For example, you abstract disk access through an RDBMS but you might want to change DBMS so you abstract that through an ORM. But maybe you want to switch away from RDBMS altogether and go with a NoSQL solution or do everything with message queues or REST APIs? Should you abstract up another level also?
Well the point of the abstraction is that you don't care about the contents, hence the term "black box abstraction".
It doesn't matter to the interface consumer what the implementation is, just that it does what the interface says it will do.
Our VFS layer has various backends which can be picked based on the client's requirements and this covers REST APIs, RDBMS and filesystems. There are various depths of stacks and abstractions hiding behind all that but to the consumer, it doesn't matter.
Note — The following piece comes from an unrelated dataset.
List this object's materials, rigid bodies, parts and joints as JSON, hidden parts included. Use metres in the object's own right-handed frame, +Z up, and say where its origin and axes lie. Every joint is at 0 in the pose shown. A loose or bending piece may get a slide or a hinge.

If it blows up anywhere in the stack, we can throw 80 levels of stack right down to the container thread if need be, but we only care about the abstraction at the point of failure.
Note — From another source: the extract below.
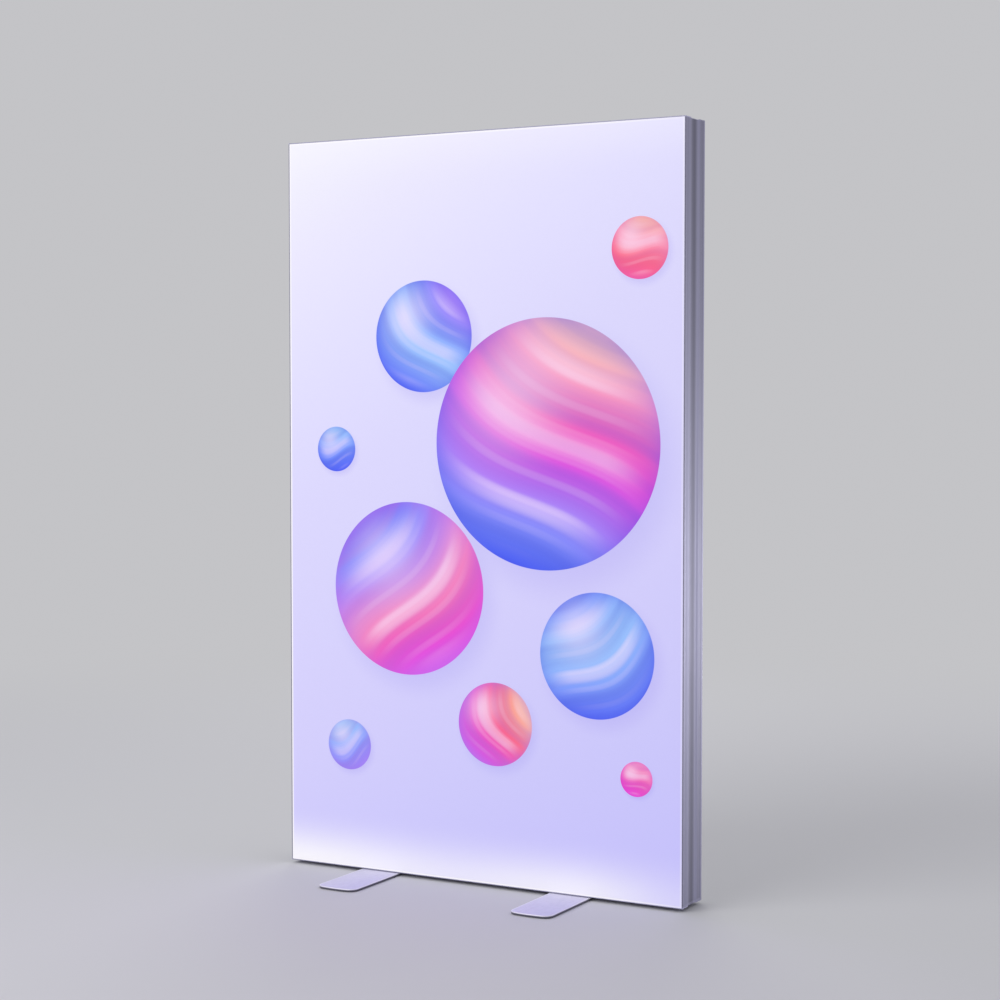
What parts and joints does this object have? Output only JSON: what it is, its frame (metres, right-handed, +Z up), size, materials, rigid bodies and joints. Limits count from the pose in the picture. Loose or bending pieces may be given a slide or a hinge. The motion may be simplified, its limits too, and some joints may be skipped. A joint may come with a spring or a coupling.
{
  "type": "lightbox display wall",
  "caption": "Free-standing backlit fabric light box: mitred aluminium frame with a stretched graphic held in edge grooves, light bars inside, on two flat swivelling feet.",
  "frame": {"origin": "on the floor, under the middle of the frame: the bottom centre of the whole part's box", "axes": "+X to the viewer's right along the width, +Y through the depth away from the viewer, so the graphic faces -Y, +Z up"},
  "size_m": [1.2, 0.58, 2.0088],
  "materials": {
    "frame_aluminium": "satin silver anodised, fine lengthwise extrusion lines",
    "graphic_fabric": "knitted polyester backlit fabric, dye-sublimation print, matt",
    "liner_fabric": "blackout polyester liner, pale grey outside, matt",
    "silicone": "milky translucent silicone",
    "cast_alloy": "die cast, bead blasted",
    "screw_steel": "zinc plated",
    "board": "white solder mask on an aluminium core",
    "lens": "clear moulded acrylic",
    "driver_case": "anodised extruded case with cooling fins",
    "black_plastic": "fine moulded texture",
    "cable_white": "white cable sheath",
    "foot_coating": "silver powder coat over steel plate",
    "pad_rubber": "black rubber sheet",
    "nylon": "natural nylon"
  },
  "bodies": {
    "frame": {"post_left": "frame_aluminium", "post_right": "frame_aluminium", "rail_bottom": "frame_aluminium", "rail_top": "frame_aluminium", "corner_bracket_bottom_left": "cast_alloy", "corner_bracket_bottom_right": "cast_alloy", "corner_bracket_top_left": "cast_alloy", "corner_bracket_top_right": "cast_alloy", "set_screw_post_bottom_left": "screw_steel", "set_screw_post_bottom_right": "screw_steel", "set_screw_post_top_left": "screw_steel", "set_screw_post_top_right": "screw_steel", "set_screw_rail_bottom_left": "screw_steel", "set_screw_rail_bottom_right": "screw_steel", "set_screw_rail_top_left": "screw_steel", "set_screw_rail_top_right": "screw_steel", "led_board_bottom": "board", "led_board_top": "board", "led_lens_bottom": "lens", "led_lens_top": "lens", "driver_case": "driver_case", "driver_cap_mains": "black_plastic", "driver_cap_output": "black_plastic", "driver_cap_mains_screw": "screw_steel", "driver_cap_output_screw": "screw_steel", "inlet_module": "black_plastic", "mains_lead": "cable_white", "lead_top": "cable_white", "lead_bottom": "cable_white", "lead_clip_1": "nylon", "lead_clip_2": "nylon", "brace_tube": "frame_aluminium", "brace_socket_left": "cast_alloy", "brace_socket_right": "cast_alloy", "brace_screw_left_lower": "screw_steel", "brace_screw_left_upper": "screw_steel", "brace_screw_right_lower": "screw_steel", "brace_screw_right_upper": "screw_steel", "foot_bolt_left": "screw_steel", "foot_bolt_right": "screw_steel", "swivel_disc_left": "nylon", "swivel_disc_right": "nylon", "nut_plate_left": "screw_steel", "nut_plate_right": "screw_steel"},
    "graphic": {"front_graphic": "graphic_fabric", "keder_front_left": "silicone", "keder_front_right": "silicone", "keder_front_bottom": "silicone", "keder_front_top": "silicone"},
    "liner": {"rear_liner": "liner_fabric", "keder_rear_left": "silicone", "keder_rear_right": "silicone", "keder_rear_bottom": "silicone", "keder_rear_top": "silicone"},
    "switch": {"switch_rocker": "black_plastic"},
    "left_foot": {"foot_left": "foot_coating", "foot_pad_left": "pad_rubber"},
    "right_foot": {"foot_right": "foot_coating", "foot_pad_right": "pad_rubber"}
  },
  "joints": [
    {"name": "left_foot_swivel", "type": "hinge", "parent": "frame", "child": "left_foot", "pos_m": [-0.3055, 0, 0.0048], "axis": [0, 0, 1], "range_deg": [-90, 90]},
    {"name": "right_foot_swivel", "type": "hinge", "parent": "frame", "child": "right_foot", "pos_m": [0.2785, 0, 0.0048], "axis": [0, 0, 1], "range_deg": [-90, 90]},
    {"name": "switch_rock", "type": "hinge", "parent": "frame", "child": "switch", "pos_m": [-0.5948, 0, 0.21223], "axis": [0, 1, 0], "range_deg": [0, 14]},
    {"name": "graphic_release", "type": "slide", "parent": "frame", "child": "graphic", "axis": [0, -1, 0], "range_m": [0, 0.25]},
    {"name": "liner_release", "type": "slide", "parent": "frame", "child": "liner", "axis": [0, 1, 0], "range_m": [0, 0.25]}
  ]
}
Testing is something I do a lot, and like talking about a lot as well. There are no hard and fast answers to testing, like other stuff, there are lots of opinions(they are like assholes, everyone has them, and the others' stinks) about testing. So here goes mine(not necessarily correct, but worth putting them here). I am putting them as one liners, let me know your thoughts.
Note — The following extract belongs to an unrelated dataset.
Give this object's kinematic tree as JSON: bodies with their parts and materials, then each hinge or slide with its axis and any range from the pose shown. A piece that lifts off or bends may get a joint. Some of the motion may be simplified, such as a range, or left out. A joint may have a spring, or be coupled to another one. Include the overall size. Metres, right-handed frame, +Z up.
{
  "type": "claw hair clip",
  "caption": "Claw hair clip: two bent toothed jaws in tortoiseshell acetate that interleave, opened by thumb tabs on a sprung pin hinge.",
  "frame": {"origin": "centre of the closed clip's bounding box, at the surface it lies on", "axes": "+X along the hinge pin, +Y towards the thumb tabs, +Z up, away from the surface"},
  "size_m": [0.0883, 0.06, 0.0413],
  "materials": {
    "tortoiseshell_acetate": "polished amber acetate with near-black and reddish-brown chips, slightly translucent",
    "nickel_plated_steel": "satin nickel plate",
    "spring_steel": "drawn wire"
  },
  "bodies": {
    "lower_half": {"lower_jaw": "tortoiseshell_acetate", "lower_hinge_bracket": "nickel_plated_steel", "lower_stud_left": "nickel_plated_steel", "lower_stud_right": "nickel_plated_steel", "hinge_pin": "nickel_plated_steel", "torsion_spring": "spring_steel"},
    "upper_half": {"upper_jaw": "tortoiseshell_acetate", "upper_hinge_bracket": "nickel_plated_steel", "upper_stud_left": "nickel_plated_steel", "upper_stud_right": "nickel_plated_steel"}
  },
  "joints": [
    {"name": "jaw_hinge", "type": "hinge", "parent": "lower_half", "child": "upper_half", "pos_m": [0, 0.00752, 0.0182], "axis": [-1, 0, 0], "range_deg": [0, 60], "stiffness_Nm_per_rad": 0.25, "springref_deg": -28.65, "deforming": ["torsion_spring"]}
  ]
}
1. What do you mean by unit in unit tests?
An implementation of very basic feature, probably not more than 100 lines of code.
2. What do you test when you write a unit test?
We test the basic correctness, eg. given a url, if it exists assert 200, if not assert 404.
3. What should not be tested?
The inbuilt libraries should not be tested. Eg. If you are using a library say django, you should assume it comes pre tested and should not spend time writing tests for them.
4. What should be the depth of the tests?
There are no rules, but you should stop when you feel like you are humming inception theme.
Kent Beck's response is interesting. How does one know that you write correct code until you realise there is a bug in it? I thought unit tests were developed for when you refactor code - at this point you run the unit tests and if any fail, you have refactored in a bug...
There's a very good sentence in SO thread - j_random_hacker's: "Every programmer has a probability distribution of bug locations; the smart approach is to focus your energy on testing regions where you estimate the bug probability to be high."
So Kent Beck is not skipping some tests because he thinks he's awesome (as jiggy2011 said it sounds like); he does that because he can anticipate, from experience, that a particular type of bug is of very low probability for him, because he knows he's unlikely to make it. Like, for example, I tend not to put + instead of ++ in C++, so I can be pretty confident my code is free of these types of errors. Everyone needs to estimate his probability distribution for oneself (factoring for unknown unknowns) and test accordingly. The more experience one has, the better the estimate.
Your code isn't uniform, and so you shouldn't be expecting 100% code coverage on everything either.
Instead, assign to particular sections of your code levels of stability, and for the code that has the highest stability/least amount of expected future change, prioritize writing the most unit tests for those.
I've seen production code fail because of typos after months in deployment (because that's how long it took that else { branch to be hit in practice).
The code in question was only subject to very high level smoke tests that looked like they were basically cherry picked best case scenarios intended to pass.
A unit test would have picked this up before it even got to production.
In dynamic languages? Sure they may. The PHP script you thought works crashes, the Lisp routine out of the sudden enters the debugger, things like that.
The question isn't what "may" happen, but what routinely does happen for you.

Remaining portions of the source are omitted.